By Hana Namrouqa

AMMAN – Although school-age children in Jordan are aware of the country’s water and energy scarcity, they do not take action to change their consumption patterns of the two precious resources, experts in the field said on Wednesday.

To this end, an interactive exhibition will be established at the Children’s Museum of Jordan (CMJ) with the aim of educating children between the ages of six and 12 years about water and energy conservation and urge them to rethink their behaviour.

Under an agreement signed yesterday between the USAID-funded Public Action in Water, Energy and Environment Project (PAP) and the Children’s Museum, PAP granted the museum $1.767 million for the establishment of the interactive exhibition.

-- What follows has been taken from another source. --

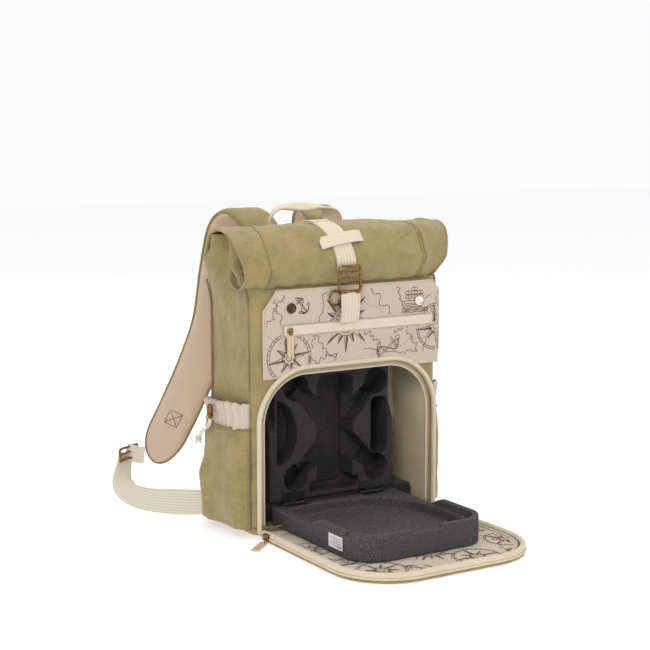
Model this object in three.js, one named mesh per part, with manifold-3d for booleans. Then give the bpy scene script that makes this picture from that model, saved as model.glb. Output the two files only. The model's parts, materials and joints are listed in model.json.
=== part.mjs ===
// Roll-top drone backpack, open at the front, with the hinged foam case for the drone in its compartment.
// Millimetres, +Z up, -Y to the front, origin at the centre of the bag's base.
import * as THREE from "three";
import { mergeVertices } from "three/addons/utils/BufferGeometryUtils.js";
import Module from "manifold-3d";

const wasm = await Module();
wasm.setup();

// Driving dimensions.
const GAP = 0.3; // clearance between pieces that touch
const BAG = { width: 272, depth: 120, height: 300, corner: 14, base: 7.7 };
const FRONT = -BAG.depth / 2; // the bag's front plane
const OPENING = { width: 246, top: 202, corner: 62, wall: 9 };
const COMPARTMENT = { width: 252, back: 24, top: 248, lining: 1.6 };
const PIPING = { width: 7, depth: 4 };
const ROLL = { left: -163, right: 165, y: -30, z: 341, radiusY: 38, radiusZ: 40 };
const PANEL = { left: -124, right: 136, bottom: 198, top: 306, thick: 2.6, chamfer: 24 };
const ZIP = { left: -96, right: 124, z: 256, width: 13, thick: 1.8 };
const DOOR = { width: 262, length: 236, corner: 74, thick: 5.4, lining: 2, rim: 9, rimTop: 13.6 };
const DOOR_AXIS = { y: -66, z: 14 };
const CASE = { width: 186, length: 206, x: -5, hingeY: -30, hingeZ: 30, outset: 4, corner: 38 };
const TRAY = { depth: 50, wall: 8, step: 11 };
const LID = { plateau: 22, rise: 11, floor: 8, wall: 8, rampStart: 84, rampEnd: 116 };
const HINGE = { width: 32, reach: 9, leaf: 2.4, knuckle: 2.6, pin: 1.1 };
const STRAP = { width: 56, thick: 13 };
const WEBBING = { width: 32, thick: 2.4 };
const CLOSURE = { width: 26, thick: 2, x: -8 };
const POCKET = { bulge: 22, bottom: 12, top: 138, depth: 104 };
const CUFF = { top: 170, bulge: 18 };
const CORD = { diameter: 4.5 };

const v3 = (x, y, z) => new THREE.Vector3(x, y, z);

// Materials.
const cloth = (color) => new THREE.MeshStandardMaterial({ color, roughness: 0.9, metalness: 0 });
const metal = (color) => new THREE.MeshStandardMaterial({ color, roughness: 0.35, metalness: 1 });
const materials = {
  canvas: cloth(0x8b8055),
  webbing: cloth(0xdcc6a8),
  lining: cloth(0xcfc0a6),
  binding: cloth(0xdccda2),
  cuff: cloth(0xe6d2c4),
  padding: cloth(0xcdb59b),
  foam: cloth(0x2d2b30),
  hinge: cloth(0x1c1b1e),
  brass: metal(0x9b7a42),
  steel: metal(0xd8d4cc),
  leather: cloth(0xc6a779),
  label: cloth(0xe9e9e6),
};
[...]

The 428-square-metre exhibit will be open for visitors in 2013, offering interactive models that allow children to physically and intellectually explore water and energy concepts, such as the water cycles and energy generation in Jordan, according to officials.

PAP Chief of Party Amer Jabarin said research conducted by the project indicated that although children are aware of the shortage of water and energy in the country, their behaviour does not reflect conservation of the two resources.

“The exhibit will address this gap by giving the children the chance to do it in an interactive way,” he said yesterday during the signing ceremony.

Exhibition visitors, including children, parents and teachers, will be exposed to the science behind water and energy issues, Jabarin noted, highlighting that it aims at raising their awareness on water and energy conservation, alternative energy resources and the impact of solid waste at the local and global environment.

Meanwhile, USAID Deputy Mission Director Mark Parkison underscored the importance of the exhibit in changing the way of thinking, not only of children, but all segments of society.

“The exhibit will help send messages about conserving natural resources… and create a generation that embraces public action,” he said yesterday.

Water and energy conservation in Jordan is a top priority, which necessitates building awareness among the younger generation on practices that cut down on their use of the two resources, according to CMJ Director General Sawsan Dalaq.

“The museum’s role as an interactive educational and entertainment centre will… encourage children to adopt the right practices in energy and water issues in Jordan,” she noted.

Jordan is categorised as the fourth water poorest nation in the world. The annual water per capita share stands at 145 cubic metres, which is well-below the international poverty line of 1,000 cubic metres, according to official figures.

The Kingdom also imports more than 97 per cent of its energy needs.